Upon return to Palmdale, It became very clear this wasn’t a usual U-2 flight we are accustomed to seeing. Upon its low pass over runway 07 at Palmdale, I realized that this U-2 was in the “Senior Span/Spur” configuration, but something else was different. Under the chin and below and to the rear of the cockpit, there was a sensor/camera. It appeared to be scanning the earth, left to right in motion as the U-2 descended on final for runway 07. The blue mirror-like lens was easily seen scanning the ground below it. On its back, this U-2 also had its Senior Span/Spur dorsal pod with a gold stripe around it, which was a first for me.
Also of note, this U-2 was hiding its true identity. This U-2 has the serial number 80-1090 with a hex code of AE0964. This was NOT how it showed on all the popular aircraft tracking sites. It showed as 68-10336 with the hex code of AE094B during its flight. In the east, U-2’s I have tracked all have had this “default” serial and hex code, even though it's incorrect. Very Odd indeed.
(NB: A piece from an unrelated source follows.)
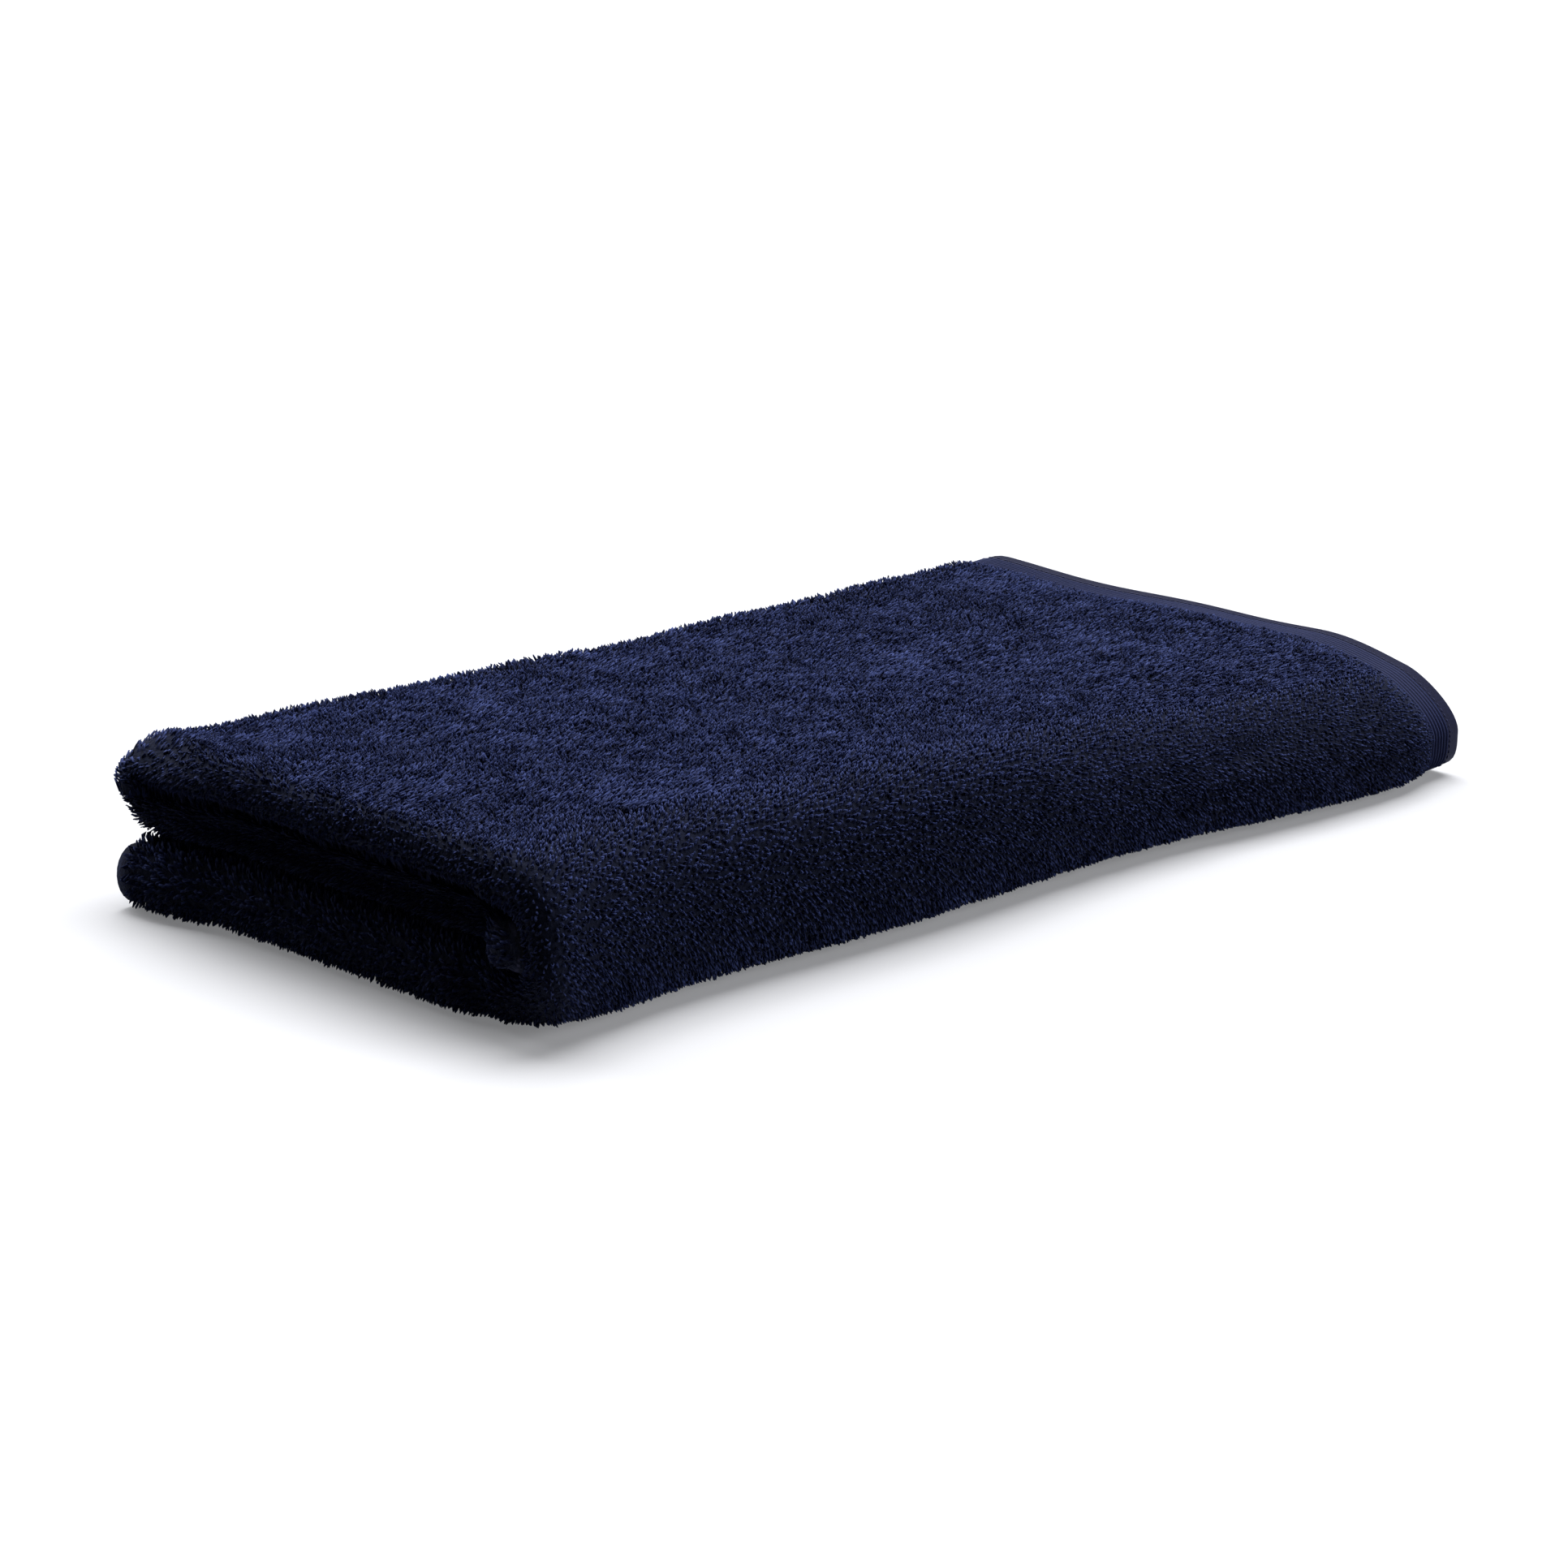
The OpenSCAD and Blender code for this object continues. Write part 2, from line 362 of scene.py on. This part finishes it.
def grid_faces(rows, columns, start=0, flip=False):
    """Quads of a grid of points, row by row."""
    index = start + np.arange(rows * columns).reshape(rows, columns)
    quads = np.stack([index[:-1, :-1], index[1:, :-1], index[1:, 1:], index[:-1, 1:]], -1)
    quads = quads.reshape(-1, 4)
    return quads[:, ::-1] if flip else quads


def shell(s, v, top, under):
    """Closed shell over the grid of s and v, between the heights top and under."""
    grid_s, grid_v = np.meshgrid(s, v, indexing="ij")
    above = cloth_point(grid_s, grid_v, top)
    below = cloth_point(grid_s, grid_v, under)
    points = np.concatenate([above.reshape(-1, 3), below.reshape(-1, 3)])
    rows, columns = grid_s.shape
    size = rows * columns
    faces = [grid_faces(rows, columns, flip=True), grid_faces(rows, columns, size)]
    index = np.arange(size).reshape(rows, columns)
    edges = [index[:, 0], index[-1, :], index[::-1, -1], index[0, ::-1]]
    rim = np.concatenate([edge[:-1] for edge in edges])
    following = np.roll(rim, -1)
    faces.append(np.stack([rim, following, following + size, rim + size], -1))
    return points, np.concatenate(faces)


def join(parts):
    """Joins (points, faces) pairs into one."""
    offsets = np.cumsum([0] + [len(points) for points, _ in parts[:-1]])
    points = np.concatenate([points for points, _ in parts])
    faces = np.concatenate([faces + offset for (_, faces), offset in zip(parts, offsets)])
    return points, faces


def across(start, end, flat_step=0.007, turn_step=0.0028):
    """Values of s from start to end, closer together round the folds."""
    values = [start]
    for low, high in zip(KNOTS[:-1], KNOTS[1:]):
        low, high = max(low, start), min(high, end)
        if high - low < 1e-6:
            continue
        turning = (FRONT_START <= low < FRONT_END) or (BACK_START <= low < BACK_END)
        step = turn_step if turning else flat_step
        values.extend(np.linspace(low, high, max(2, math.ceil((high - low) / step)))[1:])
    return np.array(values)


def lengthwise(step=0.008):
    """Values of v over both layers, closer together round the doubled end."""
    bend = TURN * math.pi / 2
    side = np.linspace(bend, PILE_V, math.ceil((PILE_V - bend) / step))
    return np.concatenate([-side[::-1], np.linspace(-bend, bend, 13)[1:-1], side])


# ---- Materials -------------------------------------------------------------


def fabric(name, roughness, sheen, sheen_tint, sheen_roughness=0.45):
    """A cloth material with its shader's fixed values set; returns material, tree, shader."""
    material = bpy.data.materials.new(name)
    material.use_nodes = True
    tree = material.node_tree
    shader = tree.nodes["Principled BSDF"]
    shader.inputs["Roughness"].default_value = roughness
    shader.inputs["Specular IOR Level"].default_value = 0.15
    shader.inputs["Sheen Weight"].default_value = sheen
    shader.inputs["Sheen Roughness"].default_value = sheen_roughness
    shader.inputs["Sheen Tint"].default_value = (*sheen_tint, 1)
    return material, tree, shader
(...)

Upon landing, I was able to get more of a look at the shiny blue lens scanning away at the ground below. Then the Dragon Lady touched down and taxied away to its hanger.
The fact that the panoramic camera was still going about its oscillations even as the aircraft was about to land is interesting. One would think that the system would be shut down after collection has occurred.
While we can't say just how unique the configuration is, it isn't all that common to see stateside. As to what the U-2 was up to that day, we have no idea, but testing new sensors, subsystems, and communications architectures is what the test unit at Palmdale is all about.
At least it provided some nice photos that remind us just how versatile the Dragon Lady some 65 years since after she first took to the skies.